Comfortably Numb

Do you remember what it felt like when you fell in love for the first time? The feeling of nervous anticipation of your first kiss? Or the vulnerable uncertainty as you lost your virginity? The pain of your first broken heart?

In our youth, our emotions were uncensored. Pure. Everything felt raw, like an exposed nerve. Emotions surged through our veins, inside us a fire burned brilliantly. Everything seemed…intense. Life was meaningful.

We loved without hesitation. Dreamed without doubt. Trusted without question.

The child is grown, The dream is gone. I have become comfortably  numb. ~ Pink Floyd

What’s happened to us?

Our lives used to be filled with purpose and urgency, but now they’re filled with expectations and obligations. The fire inside us that once burned so brilliantly is nearly extinguished, little more than a flicker. “Welcome to the Real World,” we’re told…and we listen, accepting our lives for the way they are, stifling our dreams in exchange for a life that’s “real.”

Occasionally the embers from the fire of our youth are churned, and we’re reminded of our former selves; so vibrant, so idealistic, and so filled with hope for the future. But those thoughts are quickly silenced.

“Life’s complicated.” “Things are different now.” “We’re responsible.”

And our lives really aren’t that bad. Maybe they’re not quite what we’d hoped they’d be, but they’re comfortable. And we’re comfortably numb, indifferent to the lives of quiet desperation we lead.

So we’ve resigned ourselves to jobs we hate, but don’t leave because it’s “not practical” to quit just because we aren’t happy. We’re more responsible than that. Paying the mortgage and feeding our families takes priority. Besides, we’re really only mildly annoyed with our job. We’ll survive.

And we silently submit, sacrificing our happiness for a paycheck.

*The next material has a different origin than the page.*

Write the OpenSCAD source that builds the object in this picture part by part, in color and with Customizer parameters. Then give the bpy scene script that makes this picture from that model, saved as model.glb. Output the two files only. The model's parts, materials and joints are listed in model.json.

The passion in our relationship has slowly eroded away, until one morning we wake up wondering what the hell happened. We used to be so in love, but now it feels like we’re simply sharing space. “That’s normal,” they say. “The passion is bound to disappear.” Maybe they’re right. Maybe the passion can’t last forever.

And so we surrender, hopeless that romance will ever return to our relationship.

Our dreams are quietly abandoned as our lives become engorged with responsibilities. We have obligations to fulfill, deadlines to meet, and commitments to follow through on. There’s no time to chase our dreams. “Be practical,” we tell ourselves, and our dreams are replaced with practicality.

Except things don’t have to be this way.

If you hate your job, look for a new one until you find work that’s meaningful. Once you’ve found that, quit your old job. If you’ve lost the passion in your relationship and want it back, be passionate. Let no flat surface be immune to your sexual revelry. Fuck like you’re getting paid. And don’t abandon your dreams. They’re what gives life purpose. Find time to chase them, no matter how “impractical” they might seem. The longer you wait, the less time you have.

It’s time to rekindle the fire in your life…to find the intensity you once had.

Don’t waste your life being comfortably numb.

4 thoughts on “Comfortably Numb

  1. This post is the definition of irony for me. My youth was quite censored and guided by the expectations of my parents. I didn’t dream. I didn’t adventure. I lived a checklist driven life. Got a good job. Married the first nice Jewish boy who told me he loved me. Had a kid. American Dream my ass. At 45 I’m single, debt free, untethered, with half a mil in the bank and more set aside for 65+. I am ready to cannon into my next adventure purposeless and purposeful. Your blog is a daily read for me – a good anchor and a great inspiration. Thank you.

  2. I think about this quite often, actually. The way you just don’t quite see things the same way you did when you were younger. Everything was so shiny and new and SO urgent. There was so much possibility when I was 16-22ish. I can’t decide if it had to do with experiencing things for the first time or with the way my young brain handled things. I think there’s a lot to be said for the way the chemicals in our brains deal with this stuff, (not that I know anything about it really). I don’t think it’s just a matter of getting used to how things are, so much as you physically become an adult, gain perspective, and re-prioritize. I don’t run around looking for the instant rush anymore. I don’t think that’s necessarily a bad thing. I’m able to make plans and wait for a payoff.

    I am also able to look back at my choices and make some realizations about myself. Namely, does my job really suck right now or do I just have difficulty enjoying what I have? I’m torn between the realization that my schedule and pay are better than they ever were, but that the job itself isn’t as rewarding as I’d like it to be. Is that the job’s fault or my fault for not turning the situation into something more rewarding? I can’t really tell. From past experience I know that I am a searcher and have trouble enjoying the here & now, so I am working harder to make things work even when I don’t find them instantly gratifying.

    Also, fuck like you’re getting paid? haha, no thanks. I’ll pass on the emotionless, dead-eyed sex that people have when they’re getting paid for it.